五田医院倒是有很多男人,只是大部分都不太正常,就算是医生也一样,他们身上的药水味道隔着十几楼的空气和围得只剩下小小裂缝的铁窗户,骑着风,都能被她闻得清清楚楚,那味道难闻的令她几欲作呕。
还有谁呢,福乐?他还是个孩子呢,纵使生存在被欺压的孤儿院,但身上总会隐约传来隐藏地极深的糖果味道,甜甜腻腻的,一闻就是小孩子。
那还有谁?宁述异?
只是想到这个人的名字,苏打的眉头就皱的死紧。
这人身上什么味道她是不记得,但总归是不好闻的,他身上可不会带有大自然味道,只有汹涌的戾气和冰冷的疏离感,那种感觉甚至不用用心体会,再迟钝的人也会在触到他方圆一米的距离都会自动止步后退,离得远远的。
车不知道什么时候停了,有细微的风袭来,像一只温柔的手抚摸苏打疲倦的脸,苏打长长叹了一口气,舒服地直想潜入深眠。
震天的呐喊和马达轰鸣声一下子变成了安静的背景,所有人都被定住了一般,在这个空间里除了风声、酣睡呼吸声,还有喟叹声,其余的便什么都听不到了。
可......不对啊。
“伯......牙,姑娘?”
几乎是话音刚落,苏打就鲤鱼打挺般跳了起来,像是想到了什么东西,整个脸色都是黑的,牙齿咬得嘎吱响。
“周-子-期!”
“王八蛋,混蛋!你为什么在这里!你还真把别人梦境当游乐场了,这么喜欢跑来跑去的。”苏打怒不可遏地转过头,看着一脸愣住,略带傻气的男人,那刚刚平静的心里莫名泛起巨大的波澜,暴戾地直想杀人。
“伯牙姑娘,我,我不是,我我,我是周子期啊,你不记得了吗?”周子期缩了缩脖子,很没底气地回道。
苏打看着他瑟瑟缩缩的样子就来气,当初她就是被他这副人畜无害的模样给骗了,还以为是个好人,没想到也是个坏家伙!他竟然还敢在自己面前扮无辜!
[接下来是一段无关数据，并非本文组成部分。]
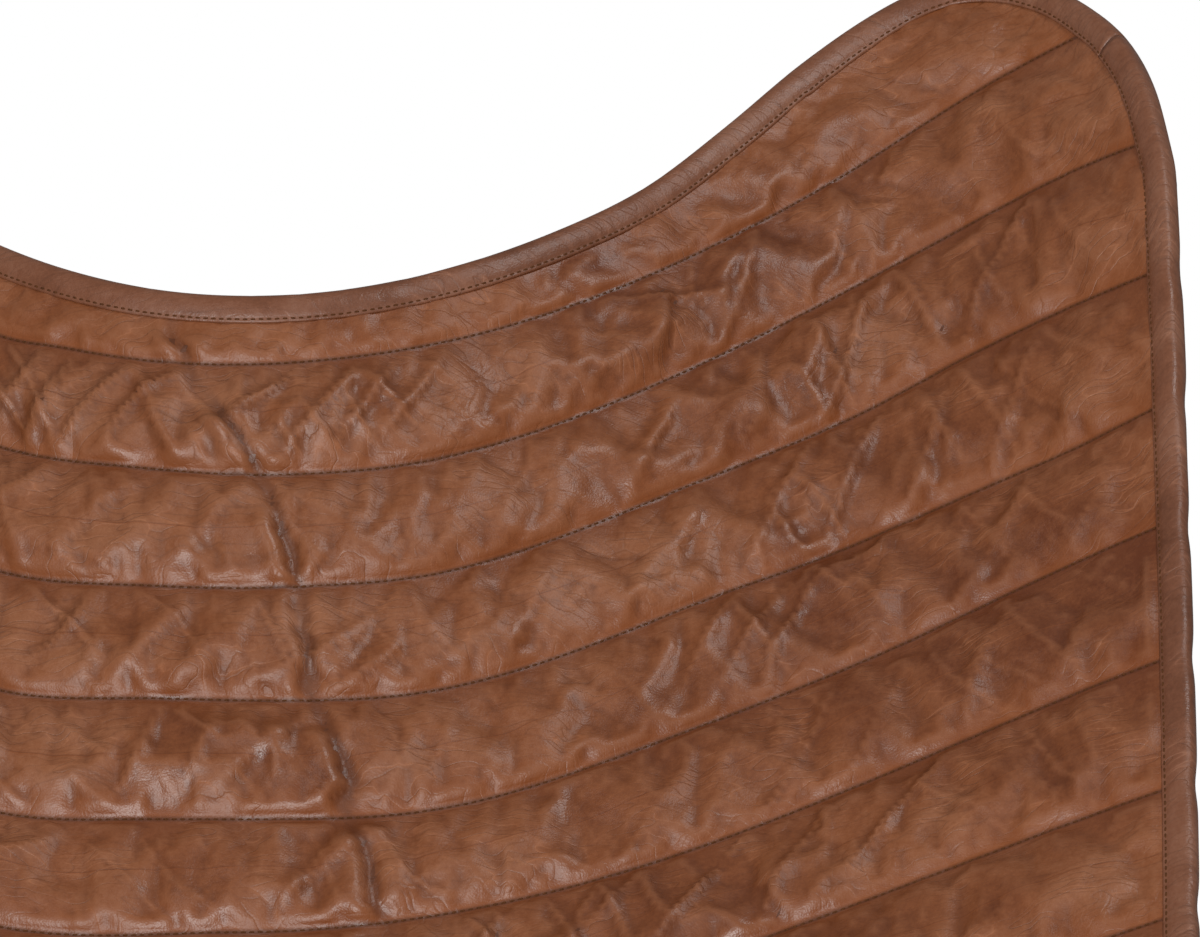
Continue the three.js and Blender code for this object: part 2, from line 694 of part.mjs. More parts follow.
// A strip folded over the mouth of a pocket, clear of the binding at both ends
function pocketHem(grids) {
  const face = (line) => ({ edge: line[line.length - 1], inner: line[line.length - 2] });
  const rings = grids.upper.slice(1, -1).map((line, k) => {
    const [upper, lower] = [face(line), face(grids.lower[k + 1])];
    const outward = upper.edge.clone().sub(upper.inner).normalize();
    const normals = {
      edge: upper.edge.clone().sub(lower.edge).normalize(),
      inner: upper.inner.clone().sub(lower.inner).normalize(),
    };
    return foldRing(upper, lower, outward, normals, SEAM_GAP, HEM_THICKNESS);
  });
  return sweep(rings, false, FOLD_UPPER_SIDE);
}

// Pockets add their own leather under the binding over their stretch of the rim
function underPocket(index) {
  return pockets.some(({ first, back }) => {
    const count = (back ? BACK_MOUTH_SHARES : FRONT_MOUTH_SHARES).length;
    const past = (index - first + 1 + rim.length) % rim.length;
    return past <= count + 1;
  });
}

function bindingRing(index, endShift) {
  const tangent = rimTangent(index);
  const frame = slingFrame(...rim[index % rim.length]);
  const inner = slingFrame(...placeInside(index, BINDING_WIDTH));
  const outward = frame.point.clone().sub(inner.point).normalize();
  const back = underPocket(index) ? pocketBottom : liningBottom;
  const face = (origin, offset) => origin.point.clone().addScaledVector(origin.normal, offset)
    .addScaledVector(tangent, endShift);
  return foldRing(
    { inner: face(inner, faceTop), edge: face(frame, faceTop) },
    { inner: face(inner, back), edge: face(frame, back) },
    outward,
    { inner: inner.normal, edge: frame.normal },
    BINDING_GAP,
    BINDING_THICKNESS,
  );
}

function bindingSection(first, last) {
  const rings = [];
  for (let index = first; index <= last; index += 1) {
    let shift = 0;
    if (index === first) shift = BINDING_JOIN_GAP / 2;
    if (index === last) shift = -BINDING_JOIN_GAP / 2;
    rings.push(bindingRing(index, shift));
  }
  return sweep(rings, false, FOLD_LOWER_SIDE);
}

addPiece('frame_loop_a', rodLoop('a', ROD_RADIUS), COLOURS.rod, 0.55, 0.3);
addPiece('frame_loop_b', rodLoop('b', ROD_RADIUS), COLOURS.rod, 0.55, 0.3);
for (const [side, cross] of Object.entries(crossings)) {
  addPiece(`weld_${side}`, weldBead(cross), COLOURS.weld, 0.6, 0.3);
}
const feet = {
  back_right: ['a', 'back_foot'],
  front_left: ['a', 'front_foot'],
  back_left: ['b', 'back_foot'],
  front_right: ['b', 'front_foot'],
};
for (const [place, [name, foot]] of Object.entries(feet)) {
  addPiece(`glide_${place}`, floorGlide(name, foot), COLOURS.glide, 0.7);
}

const layers = [
  ['face', FACE_STEPS, COLOURS.leather, 0.5,
    (crown) => faceTop + CHANNEL_CROWN * crown, (crown) => faceBottom + CHANNEL_CROWN * crown],
  ['padding', LAYER_STEPS, COLOURS.padding, 0.95,
    (crown) => SEWN_PADDING_THICKNESS + PADDING_CROWN * crown, () => 0],
  ['lining', LAYER_STEPS, COLOURS.lining, 0.75, () => liningTop, () => liningBottom],
];
for (const [layer, steps, colour, roughness, upper, lower] of layers) {
  const back = slingGrid(0, HIDE_SEAM_ROW, steps);
  const seat = slingGrid(HIDE_SEAM_ROW, SEAT_LAST_ROW, steps);
  addPiece(`sling_back_${layer}`, slingLayer(back, upper, lower), colour, roughness);
  addPiece(`sling_seat_${layer}`, slingLayer(seat, upper, lower), colour, roughness);
}

for (const pocket of pockets) {
  const grids = pocketGrids(pocket);
  addPiece(`pocket_${pocket.name}`, slab(grids.upper, grids.lower), COLOURS.lining, 0.7);
  addPiece(`pocket_hem_${pocket.name}`, pocketHem(grids), COLOURS.leather, 0.55);
}

const joinColumn = columns.indexOf(BINDING_JOIN_SHARE);
const sections = {
  back: [columns.length - 1 - joinColumn, joinColumn],
  right: [joinColumn, frontStart + columns.length - 1 - joinColumn],
  front: [frontStart + columns.length - 1 - joinColumn, frontStart + joinColumn],
  left: [frontStart + joinColumn, rim.length + columns.length - 1 - joinColumn],
};
for (const [side, [first, last]] of Object.entries(sections)) {
  addPiece(`binding_${side}`, bindingSection(first, last), COLOURS.leather, 0.5);
}

// The origin is on the floor, below the middle of the chair
const bounds = new THREE.Box3().setFromObject(chair);
chair.position.y = -(bounds.min.y + bounds.max.y) / 2;
chair.updateMatrixWorld(true);

export default chair;
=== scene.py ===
import math

import bmesh
import bpy
import numpy as np
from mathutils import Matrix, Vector


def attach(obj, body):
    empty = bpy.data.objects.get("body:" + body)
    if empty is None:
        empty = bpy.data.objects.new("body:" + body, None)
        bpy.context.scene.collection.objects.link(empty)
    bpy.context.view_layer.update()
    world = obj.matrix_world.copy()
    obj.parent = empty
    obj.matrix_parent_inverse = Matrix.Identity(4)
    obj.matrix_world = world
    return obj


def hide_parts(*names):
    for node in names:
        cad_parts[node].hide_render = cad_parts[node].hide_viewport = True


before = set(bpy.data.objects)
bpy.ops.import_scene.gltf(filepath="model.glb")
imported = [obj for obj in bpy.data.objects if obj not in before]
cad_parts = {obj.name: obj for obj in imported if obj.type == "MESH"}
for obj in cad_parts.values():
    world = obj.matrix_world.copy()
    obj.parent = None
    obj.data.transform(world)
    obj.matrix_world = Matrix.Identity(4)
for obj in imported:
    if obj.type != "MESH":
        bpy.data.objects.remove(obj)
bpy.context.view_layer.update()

# Butterfly sling chair: quilted leather on a bent rod frame. The shapes are
# worked out in millimetres, in the frame of the CAD model, and turned to metres
# when a mesh is made.
MM = 0.001

# The rod frame, as in the CAD source, which is moved by PART_SHIFT at the end
PART_SHIFT = -47.0353
ROD_RADIUS = 6.0
ROD_CROSSING_GAP = 0.8
CROSSING_BOW_REACH = 250.0
TOP_BEND_RADIUS = 50.0
FLOOR_BEND_RADIUS = 42.0
BACK_APEX = (366.0, 492.3, 927.0)
FRONT_APEX = (366.0, -365.0, 545.0)
FOOT_HALF_WIDTH = 325.0
FOOT_DEPTH = 230.0
GLIDE_LENGTH = 38.0
GLIDE_WIDTH = 20.0
GLIDE_SOLE = 2.5
GLIDE_CORNER = 6.0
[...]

“记得啊,我怎么可能不记得,你这个家伙跟宁述异和那个讨厌的女人是一伙的嘛,我怎么可能不记得!看着我被饿狼咬死,你是不是还在鼓掌叫好呢!”苏打每说一句话,就更逼近他一些,直把他逼到车窗上,一张脸吓得要哭不哭,委屈地瘪着嘴,似乎眼泪下一秒就会如同水龙头一样大爆发了。
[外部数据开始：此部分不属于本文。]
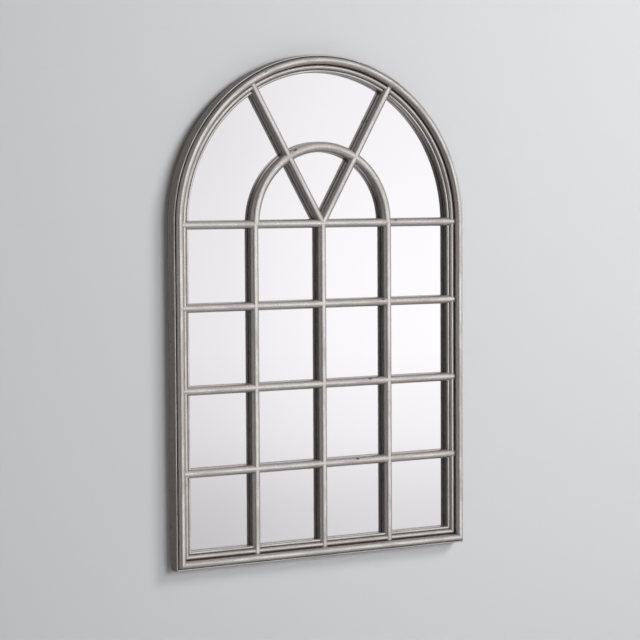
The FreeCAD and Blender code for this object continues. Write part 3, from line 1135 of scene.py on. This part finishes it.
@dataclass
class Member:
    """One swept member: its section, its length, its path and its height over the mirror's plane."""

    name: str
    section: Section
    length: float
    place: Path
    height: HeightField
    seed: int
    beds: tuple[Recess, ...] = ()
    # rings
    step: float = 4.0
    fewest: int = 8
    lip: float = 0.4
    lip_inset: float = 0.1
    bed_wall: float = 0.05
    bed_spread: float = 0.6
    bed_apart: float = 0.3
    back_span: Pair = (1.2, 23.8)
    flat: float = 0.02
    # unevenness, which fades in towards the front
    front_from: float = 14.0
    front_fade: float = 12.0
    sink_waves: Triple = (140.0, 61.0, 27.0)
    sink: float = 0.34
    lean_waves: Triple = (170.0, 74.0, 33.0)
    lean: float = 0.30
    # dark joints, and painted shade in the creases where members meet low down
    lean_skew: float = 6.0
    # dirt
    joint_dirt: float = 0.25
    joint_reach: float = 0.8
    crease_reach: float = 1.5
    shade_line: float = 29.5
    shade_fade: float = 6.0
    seed_shift: float = 37.0

    def stations(self) -> np.ndarray:
        """Distances along the member where it has a ring, closer at its ends and at the beds' ends."""
        rings = max(self.fewest, round(self.length / self.step))
        evenly = np.linspace(0.0, self.length, rings + 1)[1:-1]
        walls = [e for bed in self.beds for e in (bed.start, bed.end)]
        ends = [b for e in walls for b in (e - self.bed_wall, e + self.bed_wall)]
        ends = [e for e in ends if self.lip < e < self.length - self.lip]
        evenly = [r for r in evenly if all(abs(r - e) > self.bed_apart for e in ends)]
        return np.array(sorted([0.0, self.lip, *evenly, *ends, self.length - self.lip, self.length]))

    def bedded(self, outline: np.ndarray, run: np.ndarray) -> np.ndarray:
        """Repeats the outline for each ring and sinks the plates' beds in its back.

        Args:
            outline: The member's (u, v) outline.
            run: Where the rings are.

        Returns:
            An array of rings by points by two.
        """
        if not self.beds:
            return np.broadcast_to(outline, (len(run), *outline.shape)).copy()
        u, v = outline.T
        on_back = (v < self.flat) & (u > self.back_span[0]) & (u < self.back_span[1])
        first = int(np.flatnonzero(on_back)[0])
        before, after = outline[:first], outline[first:][~on_back[first:]]
        rings = []
        for r in run:
            bed = next((b for b in self.beds if b.holds(r)), None)
            near = bed or min(self.beds, key=lambda b: min(abs(r - b.start), abs(r - b.end)))
            low, high = near.limits(min(max(r, near.start), near.end))
            spread, depth = (self.bed_wall, bed.depth) if bed else (self.bed_spread, 0.0)
            floor = [(high, 0.0), (high - spread, depth), (low + spread, depth), (low, 0.0)]
            rings.append(np.vstack([before, floor, after]))
        return np.array(rings)

    def sweep(self, frame: WorkFrame, others: Sequence[Member]) -> Piece:
        """Builds the member with a maker's slight unevenness, and painted shade where it meets its
        neighbours.

        Args:
            frame: Where the mirror stands.
            others: The members that it may cross or meet.

        Returns:
            The new piece.
        """
        run = self.stations()
        rings = self.bedded(self.section.outline(), run)
        run = run[:, None]
        u, v = rings[..., 0], rings[..., 1]
        normal = self.inward(rings)
        inset = np.where((run < self.lip / 2) | (run > self.length - self.lip / 2), self.lip_inset, 0.0)
        front = np.clip((v - self.front_from) / self.front_fade, 0.0, 1.0)
        sink = Ripple(self.seed, self.sink_waves, self.sink)(run) * front
        lean = Ripple(self.seed + 1, self.lean_waves, self.lean)(run + self.lean_skew * u) * front
        x, s, along = self.place(u + normal[..., 0] * (inset + lean), run)
        height = v + normal[..., 1] * inset - sink
        around = np.full(x.shape, NO_WOOD)
        for other in others:
            if other is not self:
                around = np.maximum(around, other.height(x, s))
        # painted shade in the crease where this member meets a neighbour, only low down near the glass
        low_down = np.clip((self.shade_line - height) / self.shade_fade, 0.0, 1.0)
        crease = np.exp(-(((height - around) / self.crease_reach) ** 2)) * (around > 0) * low_down
        joint = np.exp(-((np.minimum(run, self.length - run) / self.joint_reach) ** 2)) * self.joint_dirt
        # cavity mask: painted shade in creases and hollows, and dark joints at the ends
        cavity = np.maximum(np.maximum(crease, Section.nearness(rings, self.section.hollows)), joint)
        # crest mask for rubbed wear and the painted highlight, kept out of the painted shade
        crest = Section.nearness(rings, self.section.ridges) * (1 - crease)
        spans = np.hypot(*(np.roll(rings[0], -1, axis=0) - rings[0]).T)
        across = np.concatenate([[0.0], np.cumsum(spans)])
        masks = {Mask.CAVITY: cavity, Mask.CREST: crest}
        along = along + self.seed * self.seed_shift
        return Strip(self.name, frame.points(x, height, s), along, across, masks).build()

    @staticmethod
    def inward(rings: np.ndarray) -> np.ndarray:
        """The direction into the wood at each point of outlines that run clockwise."""
        edge = np.roll(rings, -1, axis=-2) - np.roll(rings, 1, axis=-2)
        edge = edge / np.maximum(np.hypot(edge[..., 0], edge[..., 1]), 1e-9)[..., None]
        return np.stack([edge[..., 1], -edge[..., 0]], axis=-1)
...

苏打尽量忽略自己看到他可怜巴巴的表情就难受不已的心脏,只狠巴巴地如同个恶人,瞪着他:“你还委屈!你杀我!我,你有什么好委屈的!”
“怎么?装傻不想认?”
“伯牙姑娘,我好像记得的。”周子期抽抽巴巴地回答。
苏打给他一个‘算你识相,没有撒谎’的眼神。
“我也很奇怪的,只隐约记得,但是你要相信那个没有救你的人不是我,真的不是,如果是我在,一定会去阻止他们的。”
“一会是你,一会又不是你,怎么?想撒谎可智商不够吗?你当我傻啊。那你刚刚就不要承认了,直接说那是你双胞胎弟弟不就好了!”
“我没有,我不说谎,真的,我知道错了,是那个周子期坏,不知道你是伯牙姑娘,伯牙姑娘,你能不能不生气?”
就知道装傻充愣,我苏打第一次信你是我蠢,这次再信你,我就真是猪了!言语前言不搭后语,反复不定,逻辑混乱!鬼才信,是你又不是你!你当自己是有双重人格还是会自行分裂变种啊!
苏打翻着白眼,不想听这蹩脚的借口,懒得看他,自己生闷气,眼睛看向外面,发现不知不觉间外面的世界已经完全变了个样子,空间突然有些歪七扭八,雷声阵阵,乌云笼罩,前一秒还高贵的不可一世的赛车颠三倒四的翻了一地,天色变得阴沉,就连喧闹的人们也在一瞬间都消失了,整个天地陷入可怕的阴森。
“要想我不生气,你就的要我消气。”苏打突然换了个表情,眼珠了转了转,似乎想到了什么好玩的事情,如同诱骗小兔子的狼外婆,难得笑着对着周子期。
“你说你说,你说的我都会去做,只要伯牙姑娘你不生气。”好不容易重获伯牙姑娘笑脸的周子期又怎么会拒绝呢。
“好,那你就撞上去!”
苏打指着层层叠叠的石阶,对坐在驾驶座的周子期笑的如同地狱的恶鬼。